Considine steers us towards understanding how throughout Muhammad’s life, each of his encounters with Christians increased his open-mindedness towards accepting all people. His encounters also helped develop his grand vision for the Ummah as a diverse community based on human and civil rights. Considine captures perfectly the humanity of the Qur’an when he says that its message “not only embraces diversity but also challenges readers to find ways to cooperate with other human beings who might not physically look like them, or even believe like them.” Muhammad, of course, shared this ethical and universal message of God with humankind, and he made sure his piety and good actions exemplified his acceptance of people from all races and faiths.
In the last chapter of his book, Considine reminds us of the touching anecdote about Muhammad preserving a fresco of Jesus and Mary after he removed all other icons from al-Ka’bah. This inspiring historical account demonstrates Muhammad’s reverence for Christians and why they are, indeed, recognized in the Qur’an as Ahl al-Kitab or “People of the Book.”
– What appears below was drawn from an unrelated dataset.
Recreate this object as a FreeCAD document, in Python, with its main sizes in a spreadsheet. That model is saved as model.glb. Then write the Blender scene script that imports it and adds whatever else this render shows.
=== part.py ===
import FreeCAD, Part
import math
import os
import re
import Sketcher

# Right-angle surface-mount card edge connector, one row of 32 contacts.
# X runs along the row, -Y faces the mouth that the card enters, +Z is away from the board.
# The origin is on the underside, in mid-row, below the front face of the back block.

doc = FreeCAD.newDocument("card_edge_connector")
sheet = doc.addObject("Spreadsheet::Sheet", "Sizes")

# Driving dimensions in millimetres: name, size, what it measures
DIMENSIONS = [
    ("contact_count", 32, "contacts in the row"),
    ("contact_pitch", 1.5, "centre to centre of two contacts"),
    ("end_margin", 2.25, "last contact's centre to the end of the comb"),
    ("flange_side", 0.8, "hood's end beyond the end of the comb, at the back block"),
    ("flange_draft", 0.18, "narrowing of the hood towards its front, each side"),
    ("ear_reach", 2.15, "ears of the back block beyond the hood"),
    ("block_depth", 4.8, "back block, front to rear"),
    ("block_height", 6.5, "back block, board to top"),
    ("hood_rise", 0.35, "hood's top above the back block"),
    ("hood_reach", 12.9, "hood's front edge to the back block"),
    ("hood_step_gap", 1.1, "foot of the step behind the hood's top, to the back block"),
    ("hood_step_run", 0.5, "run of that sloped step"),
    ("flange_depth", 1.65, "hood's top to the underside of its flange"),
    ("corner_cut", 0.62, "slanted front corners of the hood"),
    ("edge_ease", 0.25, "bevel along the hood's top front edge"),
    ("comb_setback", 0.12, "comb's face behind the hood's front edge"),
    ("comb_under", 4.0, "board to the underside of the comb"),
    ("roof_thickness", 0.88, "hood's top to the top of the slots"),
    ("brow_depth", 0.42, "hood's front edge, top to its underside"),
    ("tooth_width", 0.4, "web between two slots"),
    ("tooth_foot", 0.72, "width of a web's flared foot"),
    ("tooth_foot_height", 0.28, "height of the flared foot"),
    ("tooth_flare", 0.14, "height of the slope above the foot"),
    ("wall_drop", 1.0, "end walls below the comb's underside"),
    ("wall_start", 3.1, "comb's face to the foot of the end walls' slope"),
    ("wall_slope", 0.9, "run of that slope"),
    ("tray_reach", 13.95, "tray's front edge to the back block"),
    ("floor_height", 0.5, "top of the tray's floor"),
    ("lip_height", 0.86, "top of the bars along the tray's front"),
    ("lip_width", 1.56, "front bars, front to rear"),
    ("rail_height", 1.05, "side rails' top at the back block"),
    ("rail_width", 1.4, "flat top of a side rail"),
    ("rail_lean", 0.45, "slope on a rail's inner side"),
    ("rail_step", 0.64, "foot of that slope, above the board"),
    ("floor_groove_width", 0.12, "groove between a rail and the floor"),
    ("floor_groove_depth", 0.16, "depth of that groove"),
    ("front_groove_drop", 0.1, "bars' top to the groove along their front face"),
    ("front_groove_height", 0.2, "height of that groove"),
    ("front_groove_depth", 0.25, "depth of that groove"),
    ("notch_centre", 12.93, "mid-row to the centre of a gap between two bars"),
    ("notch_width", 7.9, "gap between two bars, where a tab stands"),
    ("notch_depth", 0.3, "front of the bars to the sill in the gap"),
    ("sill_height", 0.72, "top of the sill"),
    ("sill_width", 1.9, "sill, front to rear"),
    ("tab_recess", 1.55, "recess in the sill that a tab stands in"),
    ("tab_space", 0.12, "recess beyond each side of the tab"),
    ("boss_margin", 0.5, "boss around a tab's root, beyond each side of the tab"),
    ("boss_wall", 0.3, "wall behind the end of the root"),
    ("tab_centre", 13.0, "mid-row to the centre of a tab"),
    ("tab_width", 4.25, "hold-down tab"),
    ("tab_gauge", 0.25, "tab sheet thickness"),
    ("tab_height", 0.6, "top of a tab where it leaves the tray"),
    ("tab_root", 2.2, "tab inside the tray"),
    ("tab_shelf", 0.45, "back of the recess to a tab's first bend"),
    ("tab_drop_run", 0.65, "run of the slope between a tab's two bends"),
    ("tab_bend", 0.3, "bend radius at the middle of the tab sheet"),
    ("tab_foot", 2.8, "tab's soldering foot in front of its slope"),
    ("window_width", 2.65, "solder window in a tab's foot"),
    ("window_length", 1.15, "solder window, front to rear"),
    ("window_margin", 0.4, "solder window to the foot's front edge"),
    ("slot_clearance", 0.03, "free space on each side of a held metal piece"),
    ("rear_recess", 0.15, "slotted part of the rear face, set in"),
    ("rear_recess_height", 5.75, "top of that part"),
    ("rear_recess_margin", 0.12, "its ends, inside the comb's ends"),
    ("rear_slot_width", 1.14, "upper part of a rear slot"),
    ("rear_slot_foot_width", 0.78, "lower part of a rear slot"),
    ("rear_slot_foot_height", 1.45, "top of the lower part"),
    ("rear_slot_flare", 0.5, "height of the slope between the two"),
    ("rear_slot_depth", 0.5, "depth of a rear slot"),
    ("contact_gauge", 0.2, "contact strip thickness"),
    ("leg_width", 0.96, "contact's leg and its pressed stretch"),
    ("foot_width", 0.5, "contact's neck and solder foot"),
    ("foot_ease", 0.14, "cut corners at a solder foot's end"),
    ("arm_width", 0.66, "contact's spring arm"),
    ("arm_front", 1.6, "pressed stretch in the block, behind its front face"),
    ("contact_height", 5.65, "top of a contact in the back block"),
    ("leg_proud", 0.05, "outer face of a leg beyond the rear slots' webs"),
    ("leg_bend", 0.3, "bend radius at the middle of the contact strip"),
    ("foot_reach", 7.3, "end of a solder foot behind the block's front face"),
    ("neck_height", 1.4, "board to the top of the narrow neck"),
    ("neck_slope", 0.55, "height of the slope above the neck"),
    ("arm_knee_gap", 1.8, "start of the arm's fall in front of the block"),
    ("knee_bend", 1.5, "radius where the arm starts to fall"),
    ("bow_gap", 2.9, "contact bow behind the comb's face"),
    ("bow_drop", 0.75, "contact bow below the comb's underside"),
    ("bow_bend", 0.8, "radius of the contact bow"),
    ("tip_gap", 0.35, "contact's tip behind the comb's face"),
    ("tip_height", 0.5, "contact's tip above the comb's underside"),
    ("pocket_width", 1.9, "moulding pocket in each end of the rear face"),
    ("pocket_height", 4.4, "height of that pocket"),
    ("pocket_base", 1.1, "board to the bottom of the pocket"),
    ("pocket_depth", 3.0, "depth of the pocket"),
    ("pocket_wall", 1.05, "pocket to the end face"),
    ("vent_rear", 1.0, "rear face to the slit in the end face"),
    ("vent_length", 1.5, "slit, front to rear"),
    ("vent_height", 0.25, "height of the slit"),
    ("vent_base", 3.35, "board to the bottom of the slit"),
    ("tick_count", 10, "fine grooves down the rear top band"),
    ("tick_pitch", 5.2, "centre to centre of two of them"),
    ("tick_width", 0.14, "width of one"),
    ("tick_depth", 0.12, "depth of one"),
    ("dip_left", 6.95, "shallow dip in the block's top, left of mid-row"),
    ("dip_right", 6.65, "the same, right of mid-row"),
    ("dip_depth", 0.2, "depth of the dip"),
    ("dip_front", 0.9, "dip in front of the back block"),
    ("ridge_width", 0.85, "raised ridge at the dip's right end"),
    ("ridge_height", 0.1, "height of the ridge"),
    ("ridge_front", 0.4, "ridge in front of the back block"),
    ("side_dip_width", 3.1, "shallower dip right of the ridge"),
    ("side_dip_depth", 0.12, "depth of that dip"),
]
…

Considine’s thoughtful and illuminating research reveals the Prophet Muhammad’s lifelong open-mindedness towards engaging with Christians. Similar to Considine, I grew up in the Christian tradition and I embrace the teachings of Jesus, but I also value the knowledge I’ve gained from studying the Qur’an and the life of the Prophet Muhammad. I’ve always sought a path to keep my mind open to learning, and Considine’s exploratory work People of the Book provides us with eye-opening accounts of Muhammad’s interactions with Christians. These historical encounters can serve as contemporary guides for us of how accepting people of all backgrounds and beliefs leads us nearer to a world of inclusiveness and civic peace among all nations.